In Malaysia, about three-quarters of the treated water supply has fluorides added to it to help prevent tooth decay in the population. Fluoridated toothpaste and mouthwashes are also widely available on the market.
Dr Zainab adds that the Oral Health Division also runs oral health promotion initiatives targeting specific groups like trainee teachers, smokers, universities and non-governmental organisations, as well as the general public. The last key, Dr Iwata says, is the easy catchphrase 8020.
“It is important to use a catchphrase that is easy to remember, easy to understand and easy to work on. 8020 is well-known among many Japanese because it fulfils all the criteria,” she says.
For example, school students regularly create 8020 campaign posters in art class and local Japanese authorities give awards to students with the best oral health.
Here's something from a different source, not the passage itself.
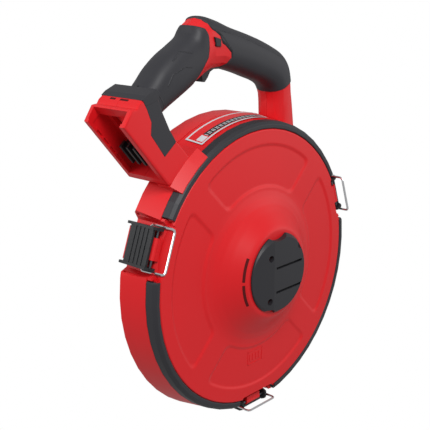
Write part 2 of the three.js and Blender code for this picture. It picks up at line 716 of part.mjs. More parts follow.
// ---------------------------------------------------------------- tape outlet
const outletZ = tapeOuter - 9; // the tape leaves level with the winding's top
const outletX = Math.sqrt(rimFront ** 2 - outletZ ** 2); // where the rim's front edge is that high
const outletY = drumFront + flangeWall + fit + tapeWidth / 2;
const outletHalf = 6; // half the height and depth of the square port in the rim

const tapePort = () => block(outletX - 18, outletX + 36, outletY - outletHalf, outletY + outletHalf,
  outletZ - outletHalf, outletZ + outletHalf);

// A wear-resistant liner pushed through the port, with a lip that rests on the rim.
function tapeGuide() {
  const liner = (size, x0, x1) =>
    block(x0, x1, outletY - size, outletY + size, outletZ - size, outletZ + size);
  const rim = (grow) => turned([[0.01, 0], [rimFront + grow, 0], [rimFront + grow, rimFrontY],
    [rimBack + grow, rearWallY], [0.01, rearWallY]]);
  const lip = cut(liner(outletHalf + 3, outletX - 24, outletX + 8).intersect(rim(2)), rim(fit));
  const sleeve = liner(outletHalf - fit, outletX - 7, outletX + 4).intersect(rim(2));
  return cut(join(lip, sleeve), liner(outletHalf - 2.2, outletX - 24, outletX + 36));
}

// ---------------------------------------------------------------- latches, drawn on +X
function latchLever() {
  const [hy, hd] = hinge;
  const top = hd + 7;
  const side = (y0, y1) => {
    const shape = outline([
      [hd - 5.4, hy - 1], [hd - 3.6, hy - 4.6], [hd + 2, hy - 5.4], [top - 1, hy - 4],
      [top + 1, hy], [top + 1, hy + leverLength + 5], [top - 3, hy + leverLength + 6],
      [top - 5, hy + leverLength], [hd - 2, hy + 16], [hd - 3.5, hy + 12], [hd - 5.4, hy + 3],
    ]);
    const geometry = new THREE.ExtrudeGeometry(shape, { depth: y1 - y0, bevelEnabled: false });
    geometry.translate(0, 0, y0);
    return solid(geometry);
  };
  const flange = 3;
  const deck = block(top - 3, top, hy + 0.2, hy + leverLength, -leverHalfWidth + 1, leverHalfWidth - 1);
  const ribs = [8, 14, 20, 26].map((y) =>
    block(top - 0.5, top + 0.8, hy + y - 1, hy + y + 1, -leverHalfWidth + 1, leverHalfWidth - 1));
  const body = join(side(-leverHalfWidth, -leverHalfWidth + flange),
    side(leverHalfWidth - flange, leverHalfWidth), deck, ...ribs);
  const bore = bar([hd, hy, -40], [hd, hy, 40], pinRadius + 0.25);
  const sockets = bar([pivot[1], pivot[0], -40], [pivot[1], pivot[0], 40], wireRadius + 0.25);
  return cut(body, bore, sockets);
}

const latchPin = () =>
  bar([hinge[1], hinge[0], -leverHalfWidth + 0.2], [hinge[1], hinge[0], leverHalfWidth - 0.2], pinRadius);

// The bail: one wire from its socket in the lever round the front and back. It is drawn
// hooked over the cover's edge and then swung out about its sockets, in degrees.
function latchBail(swing) {
  const half = leverHalfWidth + fit + wireRadius;
  const inner = leverHalfWidth - 3;
  const [py, pd] = pivot;
  const [hy, hd] = hook;
  const leg = (share, z) => new THREE.Vector3(pd + (hd - pd) * share, py + (hy - py) * share, z);
  const path = new THREE.CurvePath();
  const straight = (a, b) => path.add(new THREE.LineCurve3(a, b));
  const bend = (a, via, b) => path.add(new THREE.QuadraticBezierCurve3(a, via, b));
  straight(leg(0, inner), leg(0, half - 2));
  bend(leg(0, half - 2), leg(0, half), leg(0.09, half));
  straight(leg(0.09, half), leg(0.86, half));
  bend(leg(0.86, half), leg(1, half), leg(1, half - 4));
  straight(leg(1, half - 4), leg(1, 4 - half));
  bend(leg(1, 4 - half), leg(1, -half), leg(0.86, -half));
  straight(leg(0.86, -half), leg(0.09, -half));
  bend(leg(0.09, -half), leg(0, -half), leg(0, 2 - half));
  straight(leg(0, 2 - half), leg(0, -inner));
  const section = new THREE.Shape();
  section.absarc(0, 0, wireRadius, 0, 2 * Math.PI, false);
  const settings = { steps: 40, extrudePath: path, curveSegments: 3, bevelEnabled: false };
  const wire = solid(new THREE.ExtrudeGeometry(section, settings));
  return wire.translate([-pd, -py, 0]).rotate([0, 0, swing]).translate([pd, py, 0]);
}

// ---------------------------------------------------------------- label
function ratingLabel() {
  const [y0, y1] = [18, 42];
  const low = (y) => rimAt(y) + fit;
  const body = turned([[low(y0), y0], [low(y0) + 0.5, y0], [low(y1) + 0.5, y1], [low(y1), y1]]);
  return body.intersect(sector(79, 117, 0, 60));
}

// ---------------------------------------------------------------- the tool
place("rear_housing", rearHousing(), red);
place("motor_cover", motorCover(), charcoal);
headBolts.forEach((at, i) => place(`motor_cover_screw_${i + 1}`, headScrew(at), darkSteel));

const gap = latchHalfGap;
const topSide = cut(bumper(latchAngles.right + gap, latchAngles.left - gap), rootBoss(fit));
place("bumper_top", topSide, rubber);
place("bumper_left", bumper(latchAngles.left + gap, latchAngles.bottom - gap), rubber);
place("bumper_right", bumper(latchAngles.bottom + gap, latchAngles.right + 360 - gap), rubber);

place("front_cover", frontCover(), red);
place("lock_knob", lockKnob(), charcoal);
place("knob_bolt", knobBolt(), darkSteel);

place("drum_hub", drumHub(), charcoal);
place("drum_front_flange", drumFrontFlange(), charcoal);
place("wound_tape", woundTape(), steel);
place("ring_gear", ringGear(), grey);
place("drive_pinion", drivePinion(), darkSteel);
place("spindle", spindle(), darkSteel);
place("bearing_front", bearing(drumFront + 4), steel);
place("bearing_rear", bearing(drumRearY - bearingWidth), steel);
place("gearbox_case", gearboxCase(), darkSteel);
place("motor_can", motorCan(), darkSteel);
place("motor_rotor", motorRotor(), steel);
place("control_board", controlBoard(), green);

const shells = cut(handleBody(), ...handleScrewPlaces.map(screwRecess));
place("handle_shell_near", withoutSpecks(shells.intersect(nearHalf())), red);
place("handle_shell_far", withoutSpecks(shells.intersect(farHalf())), red);
const soft = {
  grip_overmold_near: overmoldPart(gripZone, "near"),
  grip_overmold_far: overmoldPart(gripZone, "far"),
  bar_overmold_near: overmoldPart(barZone, "near"),
  bar_overmold_far: overmoldPart(barZone, "far"),
  foot_overmold_near: footOvermold(nearHalf()),
  foot_overmold_far: footOvermold(farHalf()),
};
for (const [name, body] of Object.entries(soft)) {
  place(name, cut(body, triggerSlot(), ...handleScrewPlaces.map(screwRecess)), rubber);
}
handleScrewPlaces.forEach((at, i) => place(`handle_screw_${i + 1}`, handleScrew(at), darkSteel));

place("terminal_block", terminalBlock(), black);
[-10, 0, 10].forEach((offset, i) => place(`terminal_blade_${i + 1}`, terminalBlade(offset), copper));
place("trigger", triggerSolid(), black);
place("trigger_spring", triggerSpring(), steel);
place("trigger_switch", switchBody(), black);
place("direction_shuttle", directionShuttle(), black);

place("tape_guide", tapeGuide(), black);
place("rating_label", ratingLabel(), paper);

for (const [name, angle] of Object.entries(latchAngles)) {
  place(`latch_lever_${name}`, atAngle(latchLever(), angle), black);
  place(`latch_bail_${name}`, atAngle(latchBail(bailSwing[name]), angle), steel);
  place(`latch_pin_${name}`, atAngle(latchPin(), angle), darkSteel);
}

export default tool;
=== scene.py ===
# %% [markdown]
# # A powered pulling-tape reel
# The round case, its latches, the trigger handle and the battery foot are dressed over a
# fixed frame of CAD nodes. Lengths are metres. In this lesson *t* is the depth behind the
# plane of the cover's front edge, and the row frame's y is t less the case's depth.

# %%
import bpy
import bmesh
import json
import numpy as np
from mathutils import Matrix, Vector


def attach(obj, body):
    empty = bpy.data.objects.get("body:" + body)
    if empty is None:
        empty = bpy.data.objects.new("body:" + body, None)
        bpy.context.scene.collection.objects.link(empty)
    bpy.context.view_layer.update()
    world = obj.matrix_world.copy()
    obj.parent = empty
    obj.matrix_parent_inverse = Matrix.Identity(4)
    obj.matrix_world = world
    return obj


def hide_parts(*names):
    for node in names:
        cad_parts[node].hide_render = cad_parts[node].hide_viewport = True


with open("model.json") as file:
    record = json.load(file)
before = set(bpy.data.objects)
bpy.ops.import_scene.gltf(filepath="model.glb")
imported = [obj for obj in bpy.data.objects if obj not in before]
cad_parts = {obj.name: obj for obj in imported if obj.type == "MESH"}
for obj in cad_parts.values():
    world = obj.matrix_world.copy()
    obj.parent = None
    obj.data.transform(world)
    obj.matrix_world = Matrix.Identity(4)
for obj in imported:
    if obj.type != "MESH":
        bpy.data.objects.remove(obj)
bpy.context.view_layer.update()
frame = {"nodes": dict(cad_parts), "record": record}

DEPTH = 0.115  # front edge plane to the flat rear face
MM = 0.001

# %% [markdown]
# ## Shader groups
# Each group returns only a mask or a normal, so that every material can share it.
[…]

“So you see that many people enjoy this campaign and try to join this national health movement by themselves. I think this component is very important as we need to involve all the people and make them step forward (to join the campaign). At the same time, the government enacts the overall promotion goals, and set other targets and details for the next step,” she explains.
While Malaysia does not have an overarching oral health campaign, initiatives like Ikon Gigi (iGG) and Transformation With 1Smile Together (TW1ST) target specific groups, as mentioned above.
Dr Fukai adds that another component to the success of the campaign is the attitude of the Japanese towards oral healthcare. For example, the number of Japanese who brush their teeth at least twice a day increased from 16.9% in 1969 to 77% in 2016, and more than half of Japanese (52.9%) aged 20 and above reported going for a dental check-up in the past year, in the 2016 Survey of Dental Diseases.
Areas to improve
However, Dr Iwata notes that they need to improve on delivering oral healthcare to the elderly.
“Now, one out of four people is over 65 in Japan and this rate is estimated to increase in the future. Therefore, we need to think how to provide oral healthcare services to the elderly. Even if they become bedridden or inpatients at the hospital, we have to deliver appropriate care to improve their quality of life.
“So now, we are working on providing oral healthcare efficiently and effectively to them, and also, to find a way to collaborate with other healthcare providers such as medical doctors, nutritionists and other allied health specialists.”
Another issue she says, is to decrease the healthcare disparity, especially among the younger generation.
Dr Iwata, Dr Fukai and Dr Zainab were all speaking at the recent Oral Healthcare Seminar 2018 held at the residence of the Japanese Ambassador to Malaysia, and organised by the Malaysian Association of Dental Public Health Specialists, Embassy of Japan in Malaysia and Japan’s Ministry of Economy, Trade and Industry, in cooperation with the Association for Overseas Technical Cooperation and Sustainable Partnerships, Japan.